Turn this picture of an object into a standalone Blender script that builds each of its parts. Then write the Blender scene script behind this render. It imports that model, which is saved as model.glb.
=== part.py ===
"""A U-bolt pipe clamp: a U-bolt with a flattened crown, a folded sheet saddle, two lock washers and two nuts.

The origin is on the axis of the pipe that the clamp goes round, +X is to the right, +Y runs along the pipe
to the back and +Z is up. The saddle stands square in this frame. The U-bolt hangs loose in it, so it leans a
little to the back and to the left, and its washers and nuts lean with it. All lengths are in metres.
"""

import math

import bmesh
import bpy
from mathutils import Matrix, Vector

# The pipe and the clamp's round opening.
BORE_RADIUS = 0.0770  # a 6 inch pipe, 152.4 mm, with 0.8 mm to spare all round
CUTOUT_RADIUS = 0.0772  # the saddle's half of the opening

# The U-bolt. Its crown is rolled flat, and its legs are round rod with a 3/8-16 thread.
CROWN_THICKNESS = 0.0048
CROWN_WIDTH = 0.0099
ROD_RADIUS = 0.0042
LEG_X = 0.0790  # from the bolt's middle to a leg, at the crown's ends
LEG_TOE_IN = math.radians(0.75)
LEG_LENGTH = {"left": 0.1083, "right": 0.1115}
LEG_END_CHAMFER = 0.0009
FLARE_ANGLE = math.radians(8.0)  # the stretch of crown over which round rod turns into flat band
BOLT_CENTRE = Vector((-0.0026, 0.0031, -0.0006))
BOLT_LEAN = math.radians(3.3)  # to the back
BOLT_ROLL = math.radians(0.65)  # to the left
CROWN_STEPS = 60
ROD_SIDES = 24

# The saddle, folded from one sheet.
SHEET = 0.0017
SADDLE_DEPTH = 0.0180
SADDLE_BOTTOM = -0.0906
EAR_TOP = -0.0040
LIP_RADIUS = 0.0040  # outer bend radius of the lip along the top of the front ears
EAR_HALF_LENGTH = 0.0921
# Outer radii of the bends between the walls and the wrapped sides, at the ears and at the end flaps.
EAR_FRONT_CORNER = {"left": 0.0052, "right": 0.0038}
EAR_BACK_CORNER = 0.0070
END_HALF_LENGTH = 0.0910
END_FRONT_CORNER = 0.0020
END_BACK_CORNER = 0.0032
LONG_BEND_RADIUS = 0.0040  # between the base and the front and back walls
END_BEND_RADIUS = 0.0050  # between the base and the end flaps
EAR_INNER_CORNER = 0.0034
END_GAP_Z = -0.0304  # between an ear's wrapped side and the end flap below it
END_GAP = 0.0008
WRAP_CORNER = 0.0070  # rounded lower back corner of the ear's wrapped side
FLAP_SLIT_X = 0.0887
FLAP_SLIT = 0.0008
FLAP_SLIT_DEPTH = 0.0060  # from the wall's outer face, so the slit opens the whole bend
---
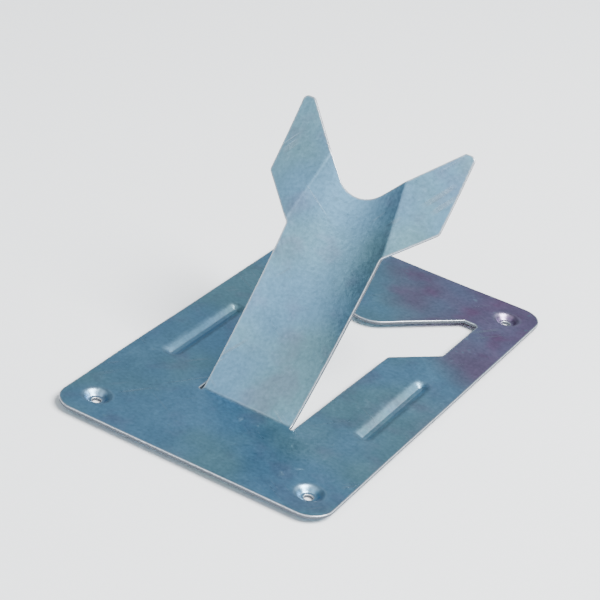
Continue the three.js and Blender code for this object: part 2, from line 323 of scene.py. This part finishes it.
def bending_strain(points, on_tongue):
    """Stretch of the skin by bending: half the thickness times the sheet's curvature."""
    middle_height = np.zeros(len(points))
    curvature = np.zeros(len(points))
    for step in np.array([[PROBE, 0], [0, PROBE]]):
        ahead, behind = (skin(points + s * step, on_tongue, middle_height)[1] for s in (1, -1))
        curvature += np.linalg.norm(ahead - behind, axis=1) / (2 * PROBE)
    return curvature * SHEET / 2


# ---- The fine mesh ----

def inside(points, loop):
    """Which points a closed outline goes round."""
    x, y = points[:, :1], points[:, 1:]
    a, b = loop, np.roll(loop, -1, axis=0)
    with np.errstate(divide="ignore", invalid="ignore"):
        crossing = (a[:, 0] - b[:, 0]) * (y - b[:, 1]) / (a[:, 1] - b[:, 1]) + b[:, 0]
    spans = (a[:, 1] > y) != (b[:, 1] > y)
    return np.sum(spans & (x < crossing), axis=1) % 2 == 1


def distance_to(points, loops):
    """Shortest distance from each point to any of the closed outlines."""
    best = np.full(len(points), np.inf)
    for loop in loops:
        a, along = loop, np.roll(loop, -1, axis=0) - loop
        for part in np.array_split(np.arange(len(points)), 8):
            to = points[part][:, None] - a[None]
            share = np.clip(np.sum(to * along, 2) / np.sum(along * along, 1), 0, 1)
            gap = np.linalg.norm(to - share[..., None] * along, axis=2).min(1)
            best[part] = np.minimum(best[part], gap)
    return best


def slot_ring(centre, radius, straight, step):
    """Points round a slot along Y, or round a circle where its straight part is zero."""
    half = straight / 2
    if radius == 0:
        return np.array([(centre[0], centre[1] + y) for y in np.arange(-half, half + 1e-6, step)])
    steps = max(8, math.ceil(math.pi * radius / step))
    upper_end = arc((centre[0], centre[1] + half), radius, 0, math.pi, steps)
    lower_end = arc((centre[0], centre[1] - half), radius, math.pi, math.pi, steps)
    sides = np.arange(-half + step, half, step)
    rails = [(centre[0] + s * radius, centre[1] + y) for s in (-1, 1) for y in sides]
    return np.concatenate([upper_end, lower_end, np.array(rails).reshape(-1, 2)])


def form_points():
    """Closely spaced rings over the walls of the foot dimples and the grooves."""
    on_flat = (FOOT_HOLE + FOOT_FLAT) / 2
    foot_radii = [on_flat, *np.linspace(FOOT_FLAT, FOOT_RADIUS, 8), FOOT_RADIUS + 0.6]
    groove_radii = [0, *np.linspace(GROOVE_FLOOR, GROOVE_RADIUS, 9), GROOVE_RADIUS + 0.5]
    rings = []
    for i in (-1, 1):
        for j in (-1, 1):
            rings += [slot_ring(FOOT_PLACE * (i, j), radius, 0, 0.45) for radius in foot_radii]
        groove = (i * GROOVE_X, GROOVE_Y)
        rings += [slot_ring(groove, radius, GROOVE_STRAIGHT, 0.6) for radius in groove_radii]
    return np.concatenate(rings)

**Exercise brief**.
From the records above, print exactly the lines that run from the line with "Continue the three.js" to the line with "return best", inclusive.

**Exercise solution**.
Continue the three.js and Blender code for this object: part 2, from line 323 of scene.py. This part finishes it.
def bending_strain(points, on_tongue):
    """Stretch of the skin by bending: half the thickness times the sheet's curvature."""
    middle_height = np.zeros(len(points))
    curvature = np.zeros(len(points))
    for step in np.array([[PROBE, 0], [0, PROBE]]):
        ahead, behind = (skin(points + s * step, on_tongue, middle_height)[1] for s in (1, -1))
        curvature += np.linalg.norm(ahead - behind, axis=1) / (2 * PROBE)
    return curvature * SHEET / 2


# ---- The fine mesh ----

def inside(points, loop):
    """Which points a closed outline goes round."""
    x, y = points[:, :1], points[:, 1:]
    a, b = loop, np.roll(loop, -1, axis=0)
    with np.errstate(divide="ignore", invalid="ignore"):
        crossing = (a[:, 0] - b[:, 0]) * (y - b[:, 1]) / (a[:, 1] - b[:, 1]) + b[:, 0]
    spans = (a[:, 1] > y) != (b[:, 1] > y)
    return np.sum(spans & (x < crossing), axis=1) % 2 == 1


def distance_to(points, loops):
    """Shortest distance from each point to any of the closed outlines."""
    best = np.full(len(points), np.inf)
    for loop in loops:
        a, along = loop, np.roll(loop, -1, axis=0) - loop
        for part in np.array_split(np.arange(len(points)), 8):
            to = points[part][:, None] - a[None]
            share = np.clip(np.sum(to * along, 2) / np.sum(along * along, 1), 0, 1)
            gap = np.linalg.norm(to - share[..., None] * along, axis=2).min(1)
            best[part] = np.minimum(best[part], gap)
    return best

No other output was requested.